イザベル・ファウスト&ハーディング&マーラー室内管によるブラームスのヴァイオリン協奏曲を聴いて

イザベル・ファウスト&ハーディング&マーラー室内管によるブラームスのヴァイオリン協奏曲(2010年録音)を聴いてみました。
NML(ナクソス・ミュージック・ライブラリー)に収蔵されている音盤での鑑賞になります。

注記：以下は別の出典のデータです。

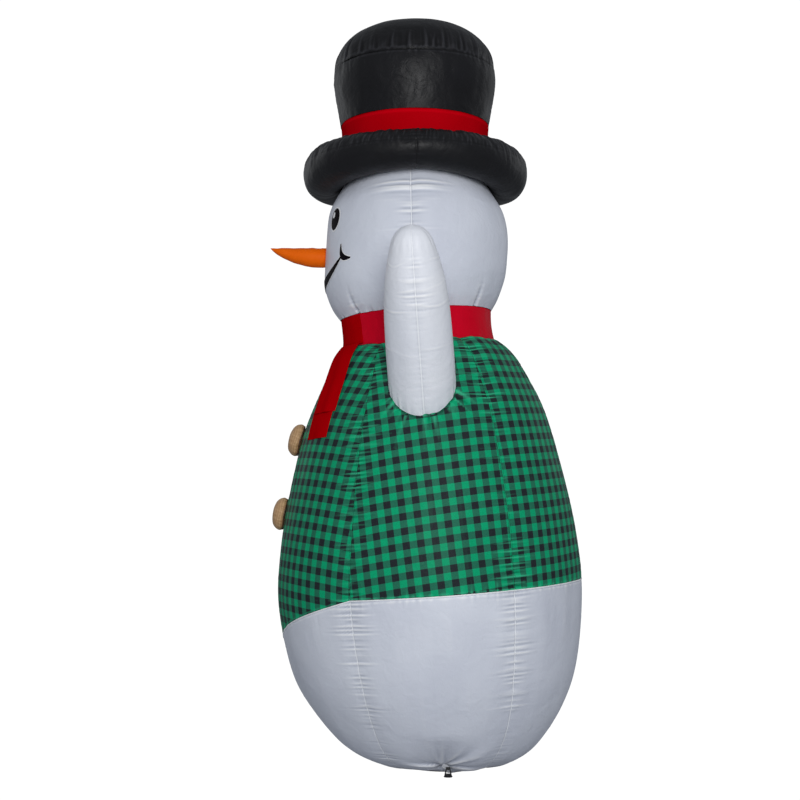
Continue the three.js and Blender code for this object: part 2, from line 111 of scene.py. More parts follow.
WEB_FOOT = 0.3268  # how far out each tie-down's web ends, beside its anchor on the inner side


def spline(points, count=2401):
    """A uniform Catmull-Rom curve through the points, in metres."""
    p = np.array(points, float) / 1000
    ends = np.vstack([p[:1], p, p[-1:]])
    t = np.linspace(0, len(p) - 1, count)
    i = np.minimum(t.astype(int), len(p) - 2)
    f = (t - i)[:, None]
    a, b, c, d = ends[i], ends[i + 1], ends[i + 2], ends[i + 3]
    return 0.5 * (2 * b + (c - a) * f + (2 * a - 5 * b + 4 * c - d) * f**2 + (3 * b - a - 3 * c + d) * f**3)


def smooth(x, low, high):
    t = np.clip((x - low) / (high - low), 0, 1)
    return t * t * (3 - 2 * t)


def wrap(angle):
    """The angle from -pi to pi."""
    return (angle + math.pi) % FULL - math.pi


axis_line = spline(AXIS)


def axis_shift(z):
    return np.interp(z, axis_line[:, 1], axis_line[:, 0])


def settle(radius, azimuth, z):
    """The body's rings dip a little in front, and the brim's underside rises a little at the sides."""
    x, y = radius * np.sin(azimuth), -radius * np.cos(azimuth)
    tilt = RING_DIP * smooth(z, 0, 0.6) * (1 - smooth(z, 2.18, 2.8))
    hang = BRIM_HANG * smooth(z, 2.58, 2.8) * (1 - smooth(z, 2.8, 2.985))
    lift = y * tilt - hang * np.cos(2 * azimuth)
    return np.stack(np.broadcast_arrays(x, y + axis_shift(z), z + lift), -1)


class Skin:
    """The surface that an outline sweeps round the axis. Points on it are an azimuth from the front, a
    length s up the outline, and how far out of the cloth they stand."""

    def __init__(self, line):
        self.r, self.z = line.T
        step = np.hypot(np.diff(self.r), np.diff(self.z))
        self.s = np.concatenate([[0], np.cumsum(step)])
        self.dr = np.gradient(self.r, self.s)
        self.dz = np.gradient(self.z, self.s)
        self.length = self.s[-1]

    def radius(self, s):
        return np.interp(s, self.s, self.r)

    def at_height(self, z):
        return np.interp(z, self.z, self.s)

    def at(self, azimuth, s, out=0):
        r, z = np.interp(s, self.s, self.r), np.interp(s, self.s, self.z)
        dr, dz = np.interp(s, self.s, self.dr), np.interp(s, self.s, self.dz)
        return settle(r - pinch(azimuth, z) + dz * out, azimuth, z - dr * out)


def pinch(azimuth, z):
    """How far each tie-down pulls the cloth in at the foot of its side seam."""
    away = np.abs(np.abs(wrap(azimuth)) - math.pi / 2)
    near = np.exp(-((away / PINCH_WIDTH) ** 2))
    return PINCH_DEPTH * near * smooth(z, 0, 0.042) * (1 - smooth(z, 0.06, 0.23))


body, neck, head = Skin(spline(BODY)), Skin(spline(NECK)), Skin(spline(HEAD))
hat_band, crown, crown_top = Skin(spline(HAT_BAND)), Skin(spline(CROWN)), Skin(spline(CROWN_TOP))


def arc_skin(radius, height, half_width, half_depth, start, end):
    angle = np.radians(np.linspace(start, end, 1201))
    return Skin(np.stack([radius + half_width * np.cos(angle), height + half_depth * np.sin(angle)], -1))


brim = arc_skin(0.452, 2.8955, 0.104, 0.1045, -160, 150)

# ---- Noise and folds ------------------------------------------------------------------------------
LATTICE = np.random.default_rng(11).uniform(-1, 1, 1 << 14)


def noise(x, seed=0, y=0.0):
    """Smooth noise from -1 to 1, over x, or over x and y."""
    x, y = np.broadcast_arrays(np.asarray(x, float), y)
    i, j = np.floor(x).astype(int), np.floor(y).astype(int)
    f, g = x - i, y - j
    f, g = f * f * (3 - 2 * f), g * g * (3 - 2 * g)

    def corner(a, b):
        return LATTICE[(a * 1871 + b * 6173 + seed * 3571 + (a * b) % 977) % len(LATTICE)]

    low = corner(i, j) * (1 - f) + corner(i + 1, j) * f
    high = corner(i, j + 1) * (1 - f) + corner(i + 1, j + 1) * f
    return low * (1 - g) + high * g


def puckers(distance, along, seed, size=0.004, spread=0.05, wave=0.024):
    """Short ridges square to a seam, a wave apart, each with its own length."""
    reach = spread * (1 + 0.5 * noise(along / (1.3 * wave), seed + 1))
    ridges = 0.7 * noise(2 * along / wave, seed) + 0.4 * noise(along / wave, seed + 2)
    strength = 0.6 + 0.5 * noise(along / 0.2, seed + 3)
    return size * strength * ridges * np.exp(-((np.abs(distance) / reach) ** 1.6))


def valley(distance, depth, width):
    return -depth * np.exp(-((distance / width) ** 2))


def hem_height(azimuth):
    t = np.maximum(0, 1 - np.abs(wrap(azimuth)) / GORE)
    return HEM - HEM_DIP * t * (0.8 + 0.2 * t * t)


# ---- Arms' place, which the vest's folds follow ------------------------------------------------------
ARM_PIVOT = np.array([0.458, -0.112, 1.717])
ARM_AIM = np.array([math.cos(math.radians(64)), -0.074, math.sin(math.radians(64))])
ARM_AIM /= np.linalg.norm(ARM_AIM)
ARM_SIDE = np.cross([0.0, 1.0, 0.0], ARM_AIM)
ARM_SIDE /= np.linalg.norm(ARM_SIDE)
ARM_LIFT = np.cross(ARM_AIM, ARM_SIDE)
ARM_OUTLINE = [
    (152, 0), (154, 200), (150, 420), (140, 560), (122, 665), (88, 780), (50, 828), (0, 845),
]


def round_arm(points):
    """How far points lie from the near arm's sleeve, and round it."""
    p = points - ARM_PIVOT
    a, b = p @ ARM_SIDE, p @ ARM_LIFT
    return np.hypot(a, b) - 0.153, np.arctan2(b, a)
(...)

キリッと引き締まった音楽づくりであります。それは、I・ファウストのヴァイオリンにも、ハーディングの指揮にも当てはまる。
研ぎ澄まされた感性に裏打ちされた演奏。そこからは、不純物を含んでいない、純度の高さや、透明感が感じられもします。総じて、とても清新な演奏となっている。更には、なんとも明晰な演奏が展開されている。
そのような中でも、とりわけI・ファウストには、ストイックなまでの「ひたむきさ」や、高潔さや、凛とした気高さや、が備わっているように思えます。真情に溢れたものとなっている。なおかつ、怜悧な音楽づくりでもあり、ピーンと張り詰めた緊張感が素晴らしい。
内省的であって、凝縮度が高くもある。それは全楽章を通じて感じられますが、とりわけ、第2楽章において強く見て取ることができます。
しかも、全編を通じて、エッジの効いた演奏が展開されている。それでいて、充分に情熱的でもある。逞しい生命力が備わっていて、息遣いがとても豊か。現代的な感性が貫かれていながら、決してエキセントリックではない自然さが備わってもいる。
更に言えば、第3楽章での躍動感も充分。そこからは、ある種の荒々しさが感じられもします。それはまさに、ジプシー音楽に相通じるこの楽章の性格が生き生きと描き出されたものとなっている。
そのようなファウストに対して、ハーディングもまた瑞々しい音楽づくりで応えてくれている。そのうえで、繊細にして、抒情味の豊かな演奏ぶりとなっている。そのような演奏ぶりがまた、ここでのファウストの共演者として相応しく思えます。

I・ファウストの音楽性の豊かさを存分に味わうことのできる演奏。そして、ハーディングとの相性の良さが実感できる演奏となっている。
なんとも素敵なブラームスであります。